SHORT PROBLEM: Write out the whole of the material exactly.

>>>

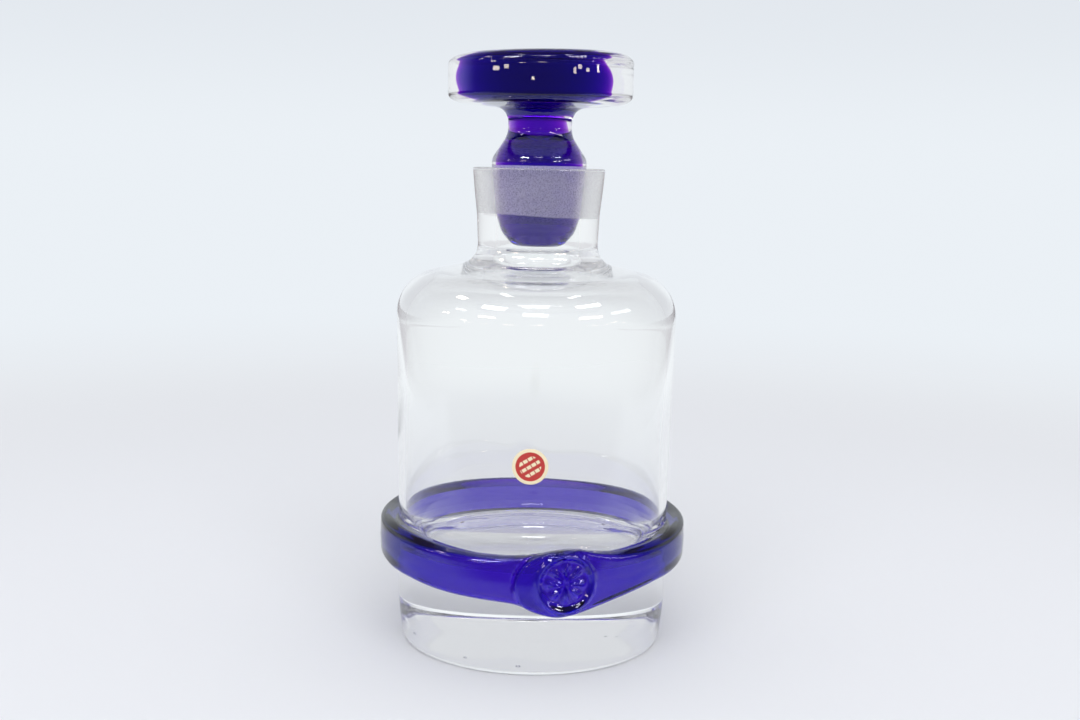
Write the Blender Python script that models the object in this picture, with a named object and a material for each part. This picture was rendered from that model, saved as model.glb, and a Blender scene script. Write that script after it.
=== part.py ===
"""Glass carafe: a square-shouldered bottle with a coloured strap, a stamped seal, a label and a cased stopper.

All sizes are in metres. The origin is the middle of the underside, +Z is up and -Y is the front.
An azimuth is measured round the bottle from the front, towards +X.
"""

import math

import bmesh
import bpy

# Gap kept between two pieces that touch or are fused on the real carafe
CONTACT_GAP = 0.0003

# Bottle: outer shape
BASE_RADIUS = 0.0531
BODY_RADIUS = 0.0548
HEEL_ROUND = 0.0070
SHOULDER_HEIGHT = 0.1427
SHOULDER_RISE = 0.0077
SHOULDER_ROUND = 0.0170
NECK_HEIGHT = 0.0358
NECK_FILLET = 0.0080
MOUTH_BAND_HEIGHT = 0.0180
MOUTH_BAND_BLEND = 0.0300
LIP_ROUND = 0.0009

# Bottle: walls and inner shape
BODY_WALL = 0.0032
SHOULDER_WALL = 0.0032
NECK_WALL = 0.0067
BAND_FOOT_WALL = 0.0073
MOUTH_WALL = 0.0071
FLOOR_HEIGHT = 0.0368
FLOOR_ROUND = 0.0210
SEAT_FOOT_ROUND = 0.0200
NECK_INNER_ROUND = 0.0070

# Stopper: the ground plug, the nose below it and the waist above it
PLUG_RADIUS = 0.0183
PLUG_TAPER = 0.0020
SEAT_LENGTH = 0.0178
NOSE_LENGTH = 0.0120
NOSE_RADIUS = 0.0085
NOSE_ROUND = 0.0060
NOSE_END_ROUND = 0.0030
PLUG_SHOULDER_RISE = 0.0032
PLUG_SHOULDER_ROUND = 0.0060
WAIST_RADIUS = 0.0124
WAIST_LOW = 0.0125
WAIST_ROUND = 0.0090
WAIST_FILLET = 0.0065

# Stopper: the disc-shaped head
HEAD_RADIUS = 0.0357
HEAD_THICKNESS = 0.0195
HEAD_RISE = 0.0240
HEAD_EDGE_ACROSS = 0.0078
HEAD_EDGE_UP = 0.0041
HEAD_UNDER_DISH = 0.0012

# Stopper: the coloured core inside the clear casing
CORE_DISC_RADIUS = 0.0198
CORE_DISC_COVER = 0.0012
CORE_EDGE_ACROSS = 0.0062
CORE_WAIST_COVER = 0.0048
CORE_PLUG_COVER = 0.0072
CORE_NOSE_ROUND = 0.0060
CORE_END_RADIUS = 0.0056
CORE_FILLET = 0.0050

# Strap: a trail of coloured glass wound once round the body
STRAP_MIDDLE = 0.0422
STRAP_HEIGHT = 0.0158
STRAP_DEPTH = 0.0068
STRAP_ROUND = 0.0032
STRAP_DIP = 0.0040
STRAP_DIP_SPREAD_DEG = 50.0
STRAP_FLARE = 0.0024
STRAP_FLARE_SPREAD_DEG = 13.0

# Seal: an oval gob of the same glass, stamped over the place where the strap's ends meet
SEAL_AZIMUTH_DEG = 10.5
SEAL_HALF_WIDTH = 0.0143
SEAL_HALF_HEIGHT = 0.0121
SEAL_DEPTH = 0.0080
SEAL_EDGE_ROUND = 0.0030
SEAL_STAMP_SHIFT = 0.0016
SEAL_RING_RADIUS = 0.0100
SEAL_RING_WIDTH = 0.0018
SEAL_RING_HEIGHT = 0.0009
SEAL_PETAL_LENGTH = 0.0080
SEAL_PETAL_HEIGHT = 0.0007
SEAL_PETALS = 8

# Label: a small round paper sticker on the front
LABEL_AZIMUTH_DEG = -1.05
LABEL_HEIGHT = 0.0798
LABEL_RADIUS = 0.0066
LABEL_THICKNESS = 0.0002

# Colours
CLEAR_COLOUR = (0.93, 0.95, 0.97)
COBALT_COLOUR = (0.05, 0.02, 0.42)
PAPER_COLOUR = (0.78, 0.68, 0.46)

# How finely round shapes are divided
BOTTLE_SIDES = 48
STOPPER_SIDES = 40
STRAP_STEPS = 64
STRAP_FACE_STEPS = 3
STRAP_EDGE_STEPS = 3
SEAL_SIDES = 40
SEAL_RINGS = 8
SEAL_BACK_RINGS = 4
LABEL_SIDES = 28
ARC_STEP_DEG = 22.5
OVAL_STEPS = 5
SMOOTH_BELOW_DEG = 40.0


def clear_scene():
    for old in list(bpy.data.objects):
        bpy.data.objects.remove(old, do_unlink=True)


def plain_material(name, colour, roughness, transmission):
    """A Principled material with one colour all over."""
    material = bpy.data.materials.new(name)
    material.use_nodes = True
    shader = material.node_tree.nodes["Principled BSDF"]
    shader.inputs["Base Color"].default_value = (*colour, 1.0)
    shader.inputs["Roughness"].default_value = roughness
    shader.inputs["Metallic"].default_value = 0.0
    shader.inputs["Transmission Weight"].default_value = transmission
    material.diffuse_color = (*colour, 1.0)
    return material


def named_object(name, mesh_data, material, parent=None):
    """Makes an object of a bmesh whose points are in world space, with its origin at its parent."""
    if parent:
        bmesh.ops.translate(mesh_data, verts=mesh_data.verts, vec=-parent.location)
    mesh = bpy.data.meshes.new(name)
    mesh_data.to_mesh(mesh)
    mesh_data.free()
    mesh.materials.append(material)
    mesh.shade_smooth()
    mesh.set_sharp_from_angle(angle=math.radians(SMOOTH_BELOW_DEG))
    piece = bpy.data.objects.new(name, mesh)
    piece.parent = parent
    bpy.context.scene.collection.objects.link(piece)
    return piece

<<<

ANSWER FOR THE TASK:
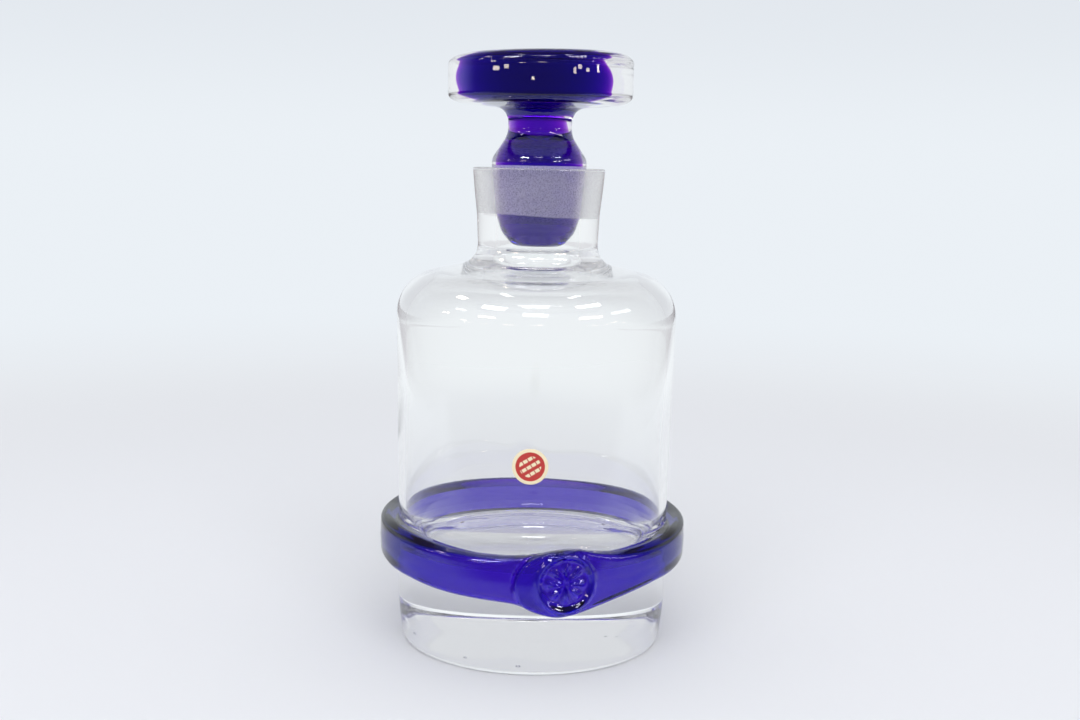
Write the Blender Python script that models the object in this picture, with a named object and a material for each part. This picture was rendered from that model, saved as model.glb, and a Blender scene script. Write that script after it.
=== part.py ===
"""Glass carafe: a square-shouldered bottle with a coloured strap, a stamped seal, a label and a cased stopper.

All sizes are in metres. The origin is the middle of the underside, +Z is up and -Y is the front.
An azimuth is measured round the bottle from the front, towards +X.
"""

import math

import bmesh
import bpy

# Gap kept between two pieces that touch or are fused on the real carafe
CONTACT_GAP = 0.0003

# Bottle: outer shape
BASE_RADIUS = 0.0531
BODY_RADIUS = 0.0548
HEEL_ROUND = 0.0070
SHOULDER_HEIGHT = 0.1427
SHOULDER_RISE = 0.0077
SHOULDER_ROUND = 0.0170
NECK_HEIGHT = 0.0358
NECK_FILLET = 0.0080
MOUTH_BAND_HEIGHT = 0.0180
MOUTH_BAND_BLEND = 0.0300
LIP_ROUND = 0.0009

# Bottle: walls and inner shape
BODY_WALL = 0.0032
SHOULDER_WALL = 0.0032
NECK_WALL = 0.0067
BAND_FOOT_WALL = 0.0073
MOUTH_WALL = 0.0071
FLOOR_HEIGHT = 0.0368
FLOOR_ROUND = 0.0210
SEAT_FOOT_ROUND = 0.0200
NECK_INNER_ROUND = 0.0070

# Stopper: the ground plug, the nose below it and the waist above it
PLUG_RADIUS = 0.0183
PLUG_TAPER = 0.0020
SEAT_LENGTH = 0.0178
NOSE_LENGTH = 0.0120
NOSE_RADIUS = 0.0085
NOSE_ROUND = 0.0060
NOSE_END_ROUND = 0.0030
PLUG_SHOULDER_RISE = 0.0032
PLUG_SHOULDER_ROUND = 0.0060
WAIST_RADIUS = 0.0124
WAIST_LOW = 0.0125
WAIST_ROUND = 0.0090
WAIST_FILLET = 0.0065

# Stopper: the disc-shaped head
HEAD_RADIUS = 0.0357
HEAD_THICKNESS = 0.0195
HEAD_RISE = 0.0240
HEAD_EDGE_ACROSS = 0.0078
HEAD_EDGE_UP = 0.0041
HEAD_UNDER_DISH = 0.0012

# Stopper: the coloured core inside the clear casing
CORE_DISC_RADIUS = 0.0198
CORE_DISC_COVER = 0.0012
CORE_EDGE_ACROSS = 0.0062
CORE_WAIST_COVER = 0.0048
CORE_PLUG_COVER = 0.0072
CORE_NOSE_ROUND = 0.0060
CORE_END_RADIUS = 0.0056
CORE_FILLET = 0.0050

# Strap: a trail of coloured glass wound once round the body
STRAP_MIDDLE = 0.0422
STRAP_HEIGHT = 0.0158
STRAP_DEPTH = 0.0068
STRAP_ROUND = 0.0032
STRAP_DIP = 0.0040
STRAP_DIP_SPREAD_DEG = 50.0
STRAP_FLARE = 0.0024
STRAP_FLARE_SPREAD_DEG = 13.0

# Seal: an oval gob of the same glass, stamped over the place where the strap's ends meet
SEAL_AZIMUTH_DEG = 10.5
SEAL_HALF_WIDTH = 0.0143
SEAL_HALF_HEIGHT = 0.0121
SEAL_DEPTH = 0.0080
SEAL_EDGE_ROUND = 0.0030
SEAL_STAMP_SHIFT = 0.0016
SEAL_RING_RADIUS = 0.0100
SEAL_RING_WIDTH = 0.0018
SEAL_RING_HEIGHT = 0.0009
SEAL_PETAL_LENGTH = 0.0080
SEAL_PETAL_HEIGHT = 0.0007
SEAL_PETALS = 8

# Label: a small round paper sticker on the front
LABEL_AZIMUTH_DEG = -1.05
LABEL_HEIGHT = 0.0798
LABEL_RADIUS = 0.0066
LABEL_THICKNESS = 0.0002

# Colours
CLEAR_COLOUR = (0.93, 0.95, 0.97)
COBALT_COLOUR = (0.05, 0.02, 0.42)
PAPER_COLOUR = (0.78, 0.68, 0.46)

# How finely round shapes are divided
BOTTLE_SIDES = 48
STOPPER_SIDES = 40
STRAP_STEPS = 64
STRAP_FACE_STEPS = 3
STRAP_EDGE_STEPS = 3
SEAL_SIDES = 40
SEAL_RINGS = 8
SEAL_BACK_RINGS = 4
LABEL_SIDES = 28
ARC_STEP_DEG = 22.5
OVAL_STEPS = 5
SMOOTH_BELOW_DEG = 40.0


def clear_scene():
    for old in list(bpy.data.objects):
        bpy.data.objects.remove(old, do_unlink=True)


def plain_material(name, colour, roughness, transmission):
    """A Principled material with one colour all over."""
    material = bpy.data.materials.new(name)
    material.use_nodes = True
    shader = material.node_tree.nodes["Principled BSDF"]
    shader.inputs["Base Color"].default_value = (*colour, 1.0)
    shader.inputs["Roughness"].default_value = roughness
    shader.inputs["Metallic"].default_value = 0.0
    shader.inputs["Transmission Weight"].default_value = transmission
    material.diffuse_color = (*colour, 1.0)
    return material


def named_object(name, mesh_data, material, parent=None):
    """Makes an object of a bmesh whose points are in world space, with its origin at its parent."""
    if parent:
        bmesh.ops.translate(mesh_data, verts=mesh_data.verts, vec=-parent.location)
    mesh = bpy.data.meshes.new(name)
    mesh_data.to_mesh(mesh)
    mesh_data.free()
    mesh.materials.append(material)
    mesh.shade_smooth()
    mesh.set_sharp_from_angle(angle=math.radians(SMOOTH_BELOW_DEG))
    piece = bpy.data.objects.new(name, mesh)
    piece.parent = parent
    bpy.context.scene.collection.objects.link(piece)
    return piece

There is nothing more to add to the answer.